There are 28 teams out there hoping two AL East teams, the Orioles and Blue Jays, will stop being stubborn. Neither team is likely to seriously contend in 2018 with the Red Sox and Yankees being the clear favorites, but both clubs have stated they’re going to go for it once again.

Both clubs have the option to change course this winter and cash in on two of the best trade chips in all of baseball. With Manny Machado and Josh Donaldson both a year away from free agency, it may be time for the O’s and Jays to consider making major moves.

If either club decides to shop their third baseman, almost every contender will be interested. The Cardinals and Giants, the favorites for Giancarlo Stanton, would be likely to get involved for Machado or Donaldson, and they’d have a ton of company.

As much as both Baltimore and Toronto will publicly deny the possibility of shopping Machado and Donaldson, they’ll be listening. And if an offer comes along that they can’t refuse, they’d be stupid not to take it.
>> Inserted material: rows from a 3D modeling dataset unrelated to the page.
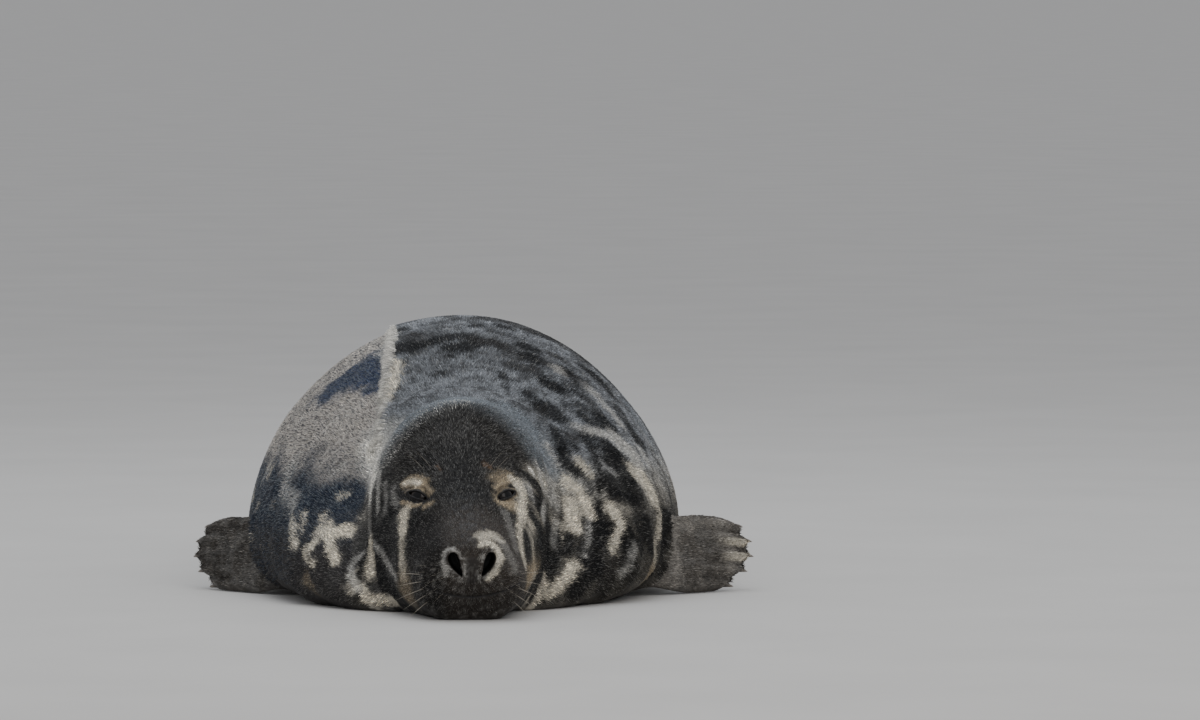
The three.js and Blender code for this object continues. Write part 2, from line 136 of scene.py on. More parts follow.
def faded(x, low, high):
    """The other way round: 1 up to low, and 0 from high on."""
    return 1 - smooth(x, low, high)


def bell(x, width):
    return np.exp(-((x / width) ** 2))


def unit(v):
    return v / np.maximum(np.linalg.norm(v, axis=-1, keepdims=True), 1e-9)


def lattice(i, j, k, seed):
    """A repeatable value from -1 to 1 for each point of a whole-number lattice."""
    h = (i * 374761393 + j * 668265263 + k * 1274126177 + seed * 974711) & 0x7FFFFFFF
    h = ((h ^ (h >> 13)) * 1274126177) & 0x7FFFFFFF
    h = ((h ^ (h >> 15)) * 668265263) & 0x7FFFFFFF
    return (h & 0xFFFFFF) / 8388607.5 - 1


def mottle(p, size, seed=0, octaves=1):
    """Smooth noise from about -1 to 1 with blotches about size across."""
    total, weight, norm = 0.0, 1.0, 0.0
    q = p / np.asarray(size, float)
    for octave in range(octaves):
        cell = np.floor(q).astype(np.int64)
        f = q - cell
        f = f * f * (3 - 2 * f)
        value = 0.0
        for corner in range(8):
            step = np.array([corner & 1, (corner >> 1) & 1, corner >> 2])
            near = np.where(step, f, 1 - f)
            share = near[:, 0] * near[:, 1] * near[:, 2]
            value = value + share * lattice(*(cell + step).T, seed + 31 * octave)
        total = total + weight * value
        norm += weight
        weight *= 0.55
        q = q * 2.03 + 17.1
    return total / norm * 1.6


# ---------------------------------------------------------------- the form of the body
def level_curves(levels):
    """For each column of a table of levels, a smooth curve by the root of the distance."""
    rows = np.array(levels, float)
    root = np.sqrt(rows[:, 0] - rows[0, 0])
    fine = np.linspace(0, root[-1], 3000)
    step = np.diff(root)
    curves = []
    for column in range(1, 7):
        v = rows[:, column]
        slope = np.diff(v) / step
        tangent = np.zeros(len(v))
        tangent[0], tangent[-1] = slope[0], slope[-1]
        for i in range(1, len(v) - 1):
            if slope[i - 1] * slope[i] > 0:
                a = 2 * step[i] + step[i - 1]
                b = step[i] + 2 * step[i - 1]
                tangent[i] = (a + b) / (a / slope[i - 1] + b / slope[i])
        i = np.clip(np.searchsorted(root, fine) - 1, 0, len(v) - 2)
        u = np.clip((fine - root[i]) / step[i], 0, 1)
        w = 1 - u
        ends = v[i] * (1 + 2 * u) * w * w + v[i + 1] * u * u * (3 - 2 * u)
        curves.append(ends + tangent[i] * step[i] * u * w * w - tangent[i + 1] * step[i] * u * u * w)
    return rows[0, 0], rows[-1, 0], fine, curves


def tube(form, x, y, z):
    """Rough distance from a tube of egg-shaped sections, negative inside."""
    first, last, fine, curves = form
    root = np.sqrt(np.clip(y - first, 0, None))
    half, top, low, wide, crown, keel = (np.interp(root, fine, curve) for curve in curves)
    above = z > wide
    height = np.maximum(np.where(above, top - wide, wide - low), 0.5)
    power = np.where(above, crown, keel)
    sideways = (np.abs(x) / np.maximum(half, 0.5)) ** power
    upwards = (np.abs(z - wide) / height) ** power
    share = (sideways + upwards) ** (1 / power)
    away = np.hypot(x, z - wide) * (1 - 1 / np.maximum(share, 1e-6))
    return np.where((y < first) | (y > last), 1000.0, away)


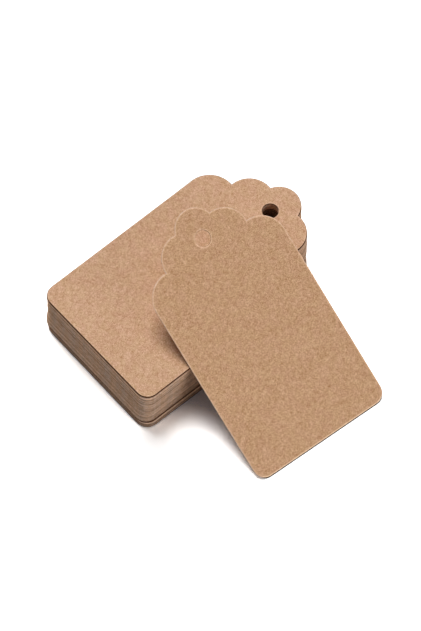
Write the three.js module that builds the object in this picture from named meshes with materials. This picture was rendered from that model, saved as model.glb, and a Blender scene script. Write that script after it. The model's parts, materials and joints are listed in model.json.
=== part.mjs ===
// Kraft paper gift tags: a pack of fifty identical tags cut from brown card.
// Forty-nine lie in a stack, and one stands on its straight end and leans back over the stack's edge.
// Every tag has one straight end with rounded corners, five scallops at the other end and a string hole.
//
// Millimetres, +Z up. The origin is on the table, in the middle of the bottom tag's underside.
// +Y runs along the stack towards the scalloped end, +X towards the leaning tag's foot.

import * as THREE from 'three';

// The tag's outline

const TAG_WIDTH = 50;
const TAG_LENGTH = 84.2; // from the straight end to the tip of the crown scallop
const CARD_THICKNESS = 0.4;
const CORNER_RADIUS = 4.1; // at the two ends of the straight end
const SHOULDER_RADIUS = 8.7; // the scallop that carries each long side round
const SHOULDER_DROP = 21.9; // from the tip down to where the long sides end
const CROWN_RADIUS = 7; // the scallop on the tag's axis
const SIDE_SCALLOP_RADIUS = 8.1; // the one between shoulder and crown
const SIDE_SCALLOP_PLACE = 0.567; // its centre's share of the way from the shoulder's centre to the crown's
const SIDE_SCALLOP_RISE = 0.8; // how far its centre stands outside that line
const HOLE_DIAMETER = 5.3;
const HOLE_DROP = 10.4; // from the tip down to the hole's centre
const HOLE_OFFSET = 0.45; // the punch sits this far off the tag's axis

// The stack

const STACK_COUNT = 49;
const PRESSED_GAP = 0.015; // the air between two tags that lie flat on each other
const BUNDLE_COUNT = 6; // the lowest tags, which were put down first as one bundle
const BUNDLE_GAP = 0.2; // the stack gapes this much above the bundle
const TOP_GAP = 0.25; // and this much under the loose top tag
const DRIFT = 0.33; // the top of the stack has crept this far to the left of its bottom
const TWIST = THREE.MathUtils.degToRad(0.5); // the bottom tag is turned clockwise by this, the top one isn't
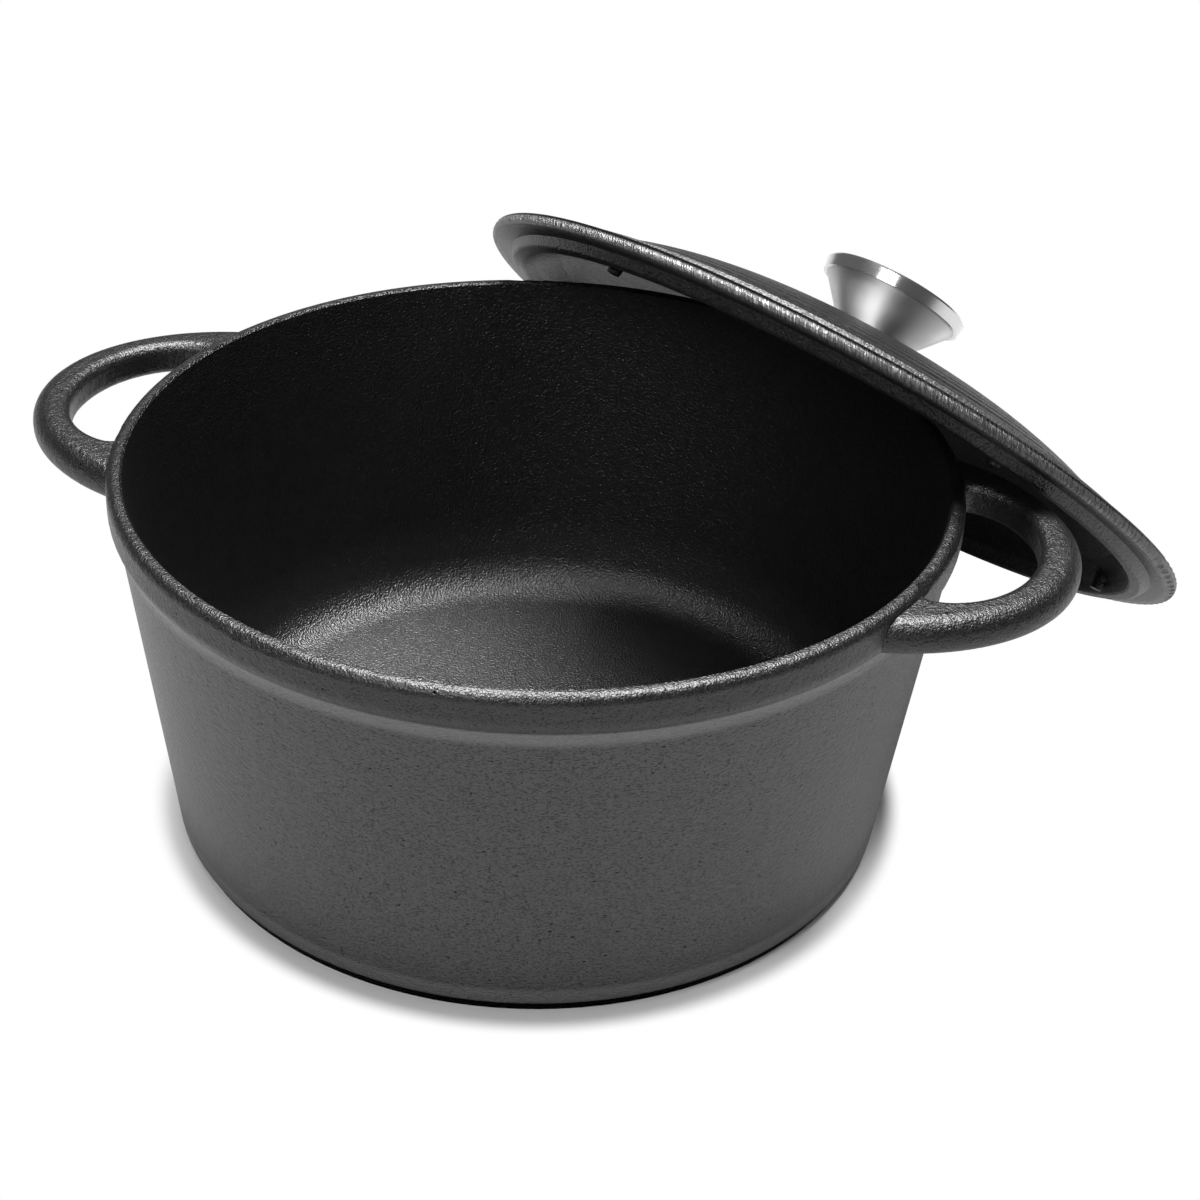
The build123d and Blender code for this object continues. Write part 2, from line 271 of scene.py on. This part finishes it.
RINGS_START = (0.088, 0.100)
RINGS_END = (0.117, 0.1185)
# Painted highlights: pale lines along the corners of the two steps.
STEP_HIGHLIGHT_R = (0.1286, 0.1232)
STEP_HIGHLIGHT_HALF_W = (0.0004, 0.0012)
STEP_HIGHLIGHT_Z = (0.003, 0.004)
STEP_HIGHLIGHT_SHARE = 0.3
LID_SKIN = {"Pit share": 0.12, "Grain per m": 1300.0, "Grain mm": 0.4}
LID_IOR = 1.5


def lid_place(nodes, place):
    """The point in the lid's own frame: axis on z, seat face on z = 0."""
    node = nodes.add("ShaderNodeMapping", {"vector_type": "TEXTURE"}, Vector=place)
    nodes.put(node, "Location", LID_CENTRE)
    nodes.put(node, "Rotation", LID_TURN)
    return node.outputs[0]


def grinding_marks(nodes, outward, z):
    """Mask of short slanted marks round the flange's edge."""
    along = nodes.vector("MULTIPLY", outward, (LID_R, LID_R, 0))
    slant = nodes.times(z, STROKE_SLANT)
    turned = nodes.add("ShaderNodeVectorRotate", {"rotation_type": "Z_AXIS"}, Vector=along, Angle=slant)
    across = nodes.add("ShaderNodeCombineXYZ", None, Z=nodes.times(z, MARK_LENGTHWISE)).outputs[0]
    return nodes.ramp(nodes.noise(nodes.vector("ADD", turned.outputs[0], across), MARKS_PER_M), *MARK_EDGE)


def dome_rings(nodes, radius, peel):
    """Height in mm of the faint rings on the dome, stronger and weaker along the way."""
    faces_up = nodes.vector("DOT_PRODUCT", nodes.add("ShaderNodeTexCoord").outputs["Normal"], LID_AXIS)
    ringed = nodes.times(nodes.stripe(radius, *RINGS_START, *RINGS_END), nodes.ramp(faces_up, 0.0, 0.2))
    ringed = nodes.times(ringed, nodes.ramp(peel, 0.35, 0.65, 0.4, 1.6))
    wave = nodes.math("SINE", nodes.times(radius, 2 * pi / RING_PITCH))
    return nodes.times(nodes.times(wave, ringed), RING_MM)


def seasoned_lid():
    material, nodes, shader, place = new_material("seasoned_lid_iron")
    own = lid_place(nodes, place)
    skin = skin_on(nodes, own, LID_SKIN)
    radius, outward, z = nodes.cylindrical(own)
    edge = nodes.ramp(radius, *EDGE_R)
    top = nodes.ramp(z, *FLANGE_TOP_Z)
    mark = grinding_marks(nodes, outward, z)
    strokes = nodes.minus(nodes.times(mark, STROKE_MM), nodes.times(z, EDGE_SLOPE_MM))
    height = nodes.plus(nodes.blend(edge, skin["Height"], strokes), dome_rings(nodes, radius, skin["Peel"]))
    ground_and_highlight = nodes.times(edge, nodes.plus(nodes.times(mark, GROUND_ON_MARK), GROUND_BETWEEN))
    ground_and_highlight = nodes.times(ground_and_highlight, nodes.blend(top, 1.0, 0.0))
    # Pale lines along the corners of the two steps: painted highlights.
    for step_r in STEP_HIGHLIGHT_R:
        off = nodes.math("ABSOLUTE", nodes.minus(radius, step_r))
        step_highlight = nodes.times(nodes.ramp(off, *STEP_HIGHLIGHT_HALF_W, 1.0, 0.0), skin["Grain"])
        ground_and_highlight = nodes.most(ground_and_highlight, nodes.times(step_highlight, nodes.ramp(z, *STEP_HIGHLIGHT_Z, 0.0, STEP_HIGHLIGHT_SHARE)))
    # The flange's top is darkened: painted shade.
    flange_top_shade = nodes.times(nodes.times(nodes.ramp(radius, *FLANGE_TOP_R), top), FLANGE_TOP_SHADE)
    # The dome is darkened: painted shade.
    pits_and_shade = nodes.most(flange_top_shade, nodes.ramp(radius, *RINGS_END, DOME_SHADE, 0.0))
    pits_and_shade = nodes.most(skin["Pits"], pits_and_shade)
    iron_finish(nodes, shader, skin["Grain"], own, pits_and_shade, ground_and_highlight, height, LID_IOR)
    return material


dress(lid, seasoned_lid())


# The knob: a cone spun from stainless sheet, brushed while it turns, under a polished cap. A screw through
# the lid pulls the cone down on a thin collar, and its nut is the boss inside the cone. The cone's wall is
# bowed a little between its foot and its lip.
CONE_WALL_TOP = 0.0490
LINES_PER_M = 4200.0
SMUDGES_PER_M = 90.0
LINE_SHADE = 0.86
ROUGHNESS_SWING = (0.85, 1.15)


def turned_steel(name, colour, roughness, line_mm, stretch, bow=0.0):
    """Stainless steel with fine lines round the lid's axis, and with the slope of a slightly bowed wall."""
    material, nodes, shader, place = new_material(name)
    radius, _, z = nodes.cylindrical(lid_place(nodes, place))
    along = nodes.add("ShaderNodeCombineXYZ", None, X=radius, Y=z).outputs[0]
    lines = nodes.noise(along, LINES_PER_M, 3.0)
    smudge = nodes.noise(place, SMUDGES_PER_M, 3.0)
    tone = nodes.plus(nodes.times(lines, 0.5), nodes.times(smudge, 0.5))
    shaded = [channel * LINE_SHADE for channel in colour]
    nodes.put(shader, "Base Color", nodes.mix(tone, (*shaded, 1), (*colour, 1)))
    rough = [roughness * swing for swing in ROUGHNESS_SWING]
    nodes.put(shader, "Roughness", nodes.ramp(tone, 0.35, 0.65, *rough))
    slope = nodes.times(nodes.math("MINIMUM", z, CONE_WALL_TOP), bow * 1000)
    nodes.put(shader, "Normal", nodes.bump(nodes.minus(nodes.times(lines, line_mm), slope)))
    nodes.put(shader, "Metallic", 1.0)
    nodes.put(shader, "Anisotropic", stretch)
    outward = nodes.vector("SUBTRACT", place, LID_CENTRE)
    radial = nodes.vector("SUBTRACT", outward, nodes.vector("PROJECT", outward, LID_AXIS))
    nodes.put(shader, "Tangent", radial)
    return material


brushed = turned_steel("brushed_steel", (0.95, 0.95, 0.95), 0.54, 0.010, 0.75, 0.21)
polished = turned_steel("polished_steel", (0.74, 0.74, 0.74), 0.2, 0.004, 0.7)
plain = turned_steel("plain_steel", (0.5, 0.5, 0.5), 0.35, 0.006, 0.3)
for name, material in (
    ("knob_cone", brushed), ("knob_cap", polished), ("knob_collar", polished), ("knob_boss", plain),
    ("flat_washer", plain), ("spring_washer", plain), ("knob_screw", plain),
):
    dress(frame["nodes"][name], material)


# The table: a wide white sheet. It shows the shadow close to the pot's foot and to the lid's edge, and
# fades to plain white. In a reflection it is white near the pot and greyer far off, and dark where the
# pot and lid stand over it.
TABLE_R = 3.0
FOOT_SHADE_R = (0.121, 0.008)  # where the shadow starts to fade, and over what distance
LID_SHADE_R = (0.001, 0.006)
LID_TOUCH = LID_CENTRE + LID_R * Vector((LID_AXIS.x, LID_AXIS.y, 0)).normalized() * LID_AXIS.z
COVER_REACH = 0.15
LID_OFF_COVER = (0.6, 0.85)
MIRRORED_COVER = (0.25, 0.78)
SHEET_R = (0.27, 0.44)
SHEET_FAR = 0.3
SHEET_WHITE = (0.8, 0.8, 0.8, 1)
SHEET_GREY = (0.36, 0.36, 0.36, 1)


def mirror_ray(nodes, path):
    """1 on a ray that a surface reflects or lets through."""
    return nodes.most(path["Is Glossy Ray"], path["Is Transmission Ray"])


def away_from(nodes, place, centre, start, fade):
    """0 within the start distance of the centre, eased to 1."""
    distance = nodes.vector("LENGTH", nodes.vector("SUBTRACT", place, centre))
    return nodes.ramp(nodes.minus(distance, start), 0.0, fade)


def white_table():
    material = bpy.data.materials.new("white_table")
    material.use_nodes = True
    material.node_tree.nodes.clear()
    nodes = Nodes(material.node_tree)
    place = nodes.add("ShaderNodeTexCoord").outputs["Object"]
    path = nodes.add("ShaderNodeLightPath").outputs
    mirror = mirror_ray(nodes, path)
    cover = nodes.add("ShaderNodeAmbientOcclusion", {"samples": 4}, Distance=COVER_REACH).outputs["AO"]
    off_lid = away_from(nodes, place, (LID_TOUCH.x, LID_TOUCH.y, 0), *LID_SHADE_R)
    off_lid = nodes.most(off_lid, nodes.ramp(cover, *LID_OFF_COVER))
    clear = nodes.times(away_from(nodes, place, (0, 0, 0), *FOOT_SHADE_R), off_lid)
    sheet = nodes.ramp(nodes.vector("LENGTH", place), *SHEET_R, 1.0, SHEET_FAR)
    mirrored = nodes.times(nodes.ramp(cover, *MIRRORED_COVER), sheet)
    seen = nodes.most(path["Is Camera Ray"], nodes.times(mirror, mirrored))
    matt = nodes.add("ShaderNodeBsdfDiffuse", None, Color=nodes.mix(mirror, SHEET_WHITE, SHEET_GREY))
    glow = nodes.add("ShaderNodeEmission", None, Color=(1, 1, 1, 1), Strength=1.0)
    both = nodes.add("ShaderNodeMixShader", None, Fac=nodes.times(seen, clear))
    nodes.put(both, "i1", matt.outputs[0])
    nodes.put(both, "i2", glow.outputs[0])
    nodes.add("ShaderNodeOutputMaterial", None, Surface=both.outputs[0])
    return material


bpy.ops.mesh.primitive_circle_add(vertices=96, radius=TABLE_R, fill_type="NGON")
table = bpy.context.object
table.name = "table"
table.data.materials.append(white_table())


# Studio light: a white backdrop behind the pot in a dim room, a soft box overhead, and one in front and to
# the left, which draws the bright line down the knob.
ROOM_LEVEL = 0.22
DARK_LEVEL = 0.10
BACKDROP_LEVEL = 0.14
SIDE_WAY = (-0.97, -0.25, 0)
SIDE_SPREAD = (0.3, 0.8)
BACKDROP_WAY = (-0.27, 0.963, 0)
BACKDROP_SPREAD = (0.74, 0.86)
BACKDROP_TOP_RISE = (0.42, 0.56)
LIT_POINT = (0, 0, 0.08)
SOFT_BOXES = (
    ("overhead_box", (-0.02, 0.20, 1.3), (0.9, 0.62), 56),
    ("front_box", (-0.22, -1.23, 1.29), (0.8, 0.6), 12),
)


def studio_room():
    world = bpy.data.worlds.new("studio_room")
    world.use_nodes = True
    world.node_tree.nodes.clear()
    bpy.context.scene.world = world
    nodes = Nodes(world.node_tree)
    path = nodes.add("ShaderNodeLightPath").outputs
    way = nodes.add("ShaderNodeTexCoord").outputs["Generated"]
    rise = nodes.add("ShaderNodeSeparateXYZ", None, Vector=way).outputs["Z"]
    behind = nodes.ramp(nodes.vector("DOT_PRODUCT", way, BACKDROP_WAY), *BACKDROP_SPREAD)
    beside = nodes.ramp(nodes.vector("DOT_PRODUCT", way, SIDE_WAY), *SIDE_SPREAD)
    backdrop = nodes.times(nodes.most(behind, beside), nodes.ramp(rise, *BACKDROP_TOP_RISE, 1.0, 0.0))
    mirrored = nodes.blend(backdrop, DARK_LEVEL, BACKDROP_LEVEL)
    unseen = nodes.blend(mirror_ray(nodes, path), ROOM_LEVEL, mirrored)
    level = nodes.blend(path["Is Camera Ray"], unseen, 1.0)
    back = nodes.add("ShaderNodeBackground", None, Color=(1, 1, 1, 1), Strength=level)
    nodes.add("ShaderNodeOutputWorld", None, Surface=back.outputs[0])


def soft_box(name, place, size, power):
    light = bpy.data.lights.new(name, "AREA")
    light.shape = "RECTANGLE"
    light.size, light.size_y = size
    light.energy = power
    lamp = bpy.data.objects.new(name, light)
    bpy.context.scene.collection.objects.link(lamp)
    lamp.location = place
    lamp.rotation_euler = (Vector(LIT_POINT) - Vector(place)).to_track_quat("-Z", "Y").to_euler()


studio_room()
for box in SOFT_BOXES:
    soft_box(*box)


# The camera stands a little above the pot, in front and to the right, and looks down at it.
CAMERA_PLACE = (0.19382, -0.60975, 0.47828)
CAMERA_TARGET = (0.01473, 0.02690, 0.060)
CAMERA_ROLL = radians(2.778)
LENS_MM = 68.97
camera_data = bpy.data.cameras.new("camera")
camera_data.lens = LENS_MM
camera_data.sensor_width = 36
camera = bpy.data.objects.new("camera", camera_data)
bpy.context.scene.collection.objects.link(camera)
look = Vector(CAMERA_TARGET) - Vector(CAMERA_PLACE)
turn = look.to_track_quat("-Z", "Y").to_matrix().to_4x4() @ Matrix.Rotation(CAMERA_ROLL, 4, "Z")
camera.matrix_world = Matrix.Translation(CAMERA_PLACE) @ turn
bpy.context.scene.camera = camera
bpy.context.scene.view_settings.view_transform = "Standard"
How will next winter affect this one?

The most important thing to remember about this offseason is that it’s simply an appetizer for the most insane hot stove season ever a year from now. Eric Hosmer, Yu Darvish and Giancarlo Stanton are great pieces. But they’re hors d’oeuvre compared to a free-agent class that includes Bryce Harper, Manny Machado, Josh Donaldson, Clayton Kershaw, Andrew McCutchen, Adam Jones, Charlie Blackmon, Dallas Keuchel, Andrew Miller and Craig Kimbrel next year.

So think of everything that happens in the context of what we’re expecting in 2018-19. Teams may not spend huge on guys like Hosmer or Martinez because they’re saving up for major pieces next year, or they may trade guys you wouldn’t expect this offseason to make room for potential future additions. Yes, the 2018 season is important... but everyone’s taking a long-term view and knows the balance of power in baseball will be completely different come April 2019.

This year’s Winter Meetings are at Walt Disney World, which is just about the pinnacle of places to go if you’re a kid. In a year they’re in Vegas, which is just about the equivalent of Disney World for adults.

Totally different world. Fitting, really.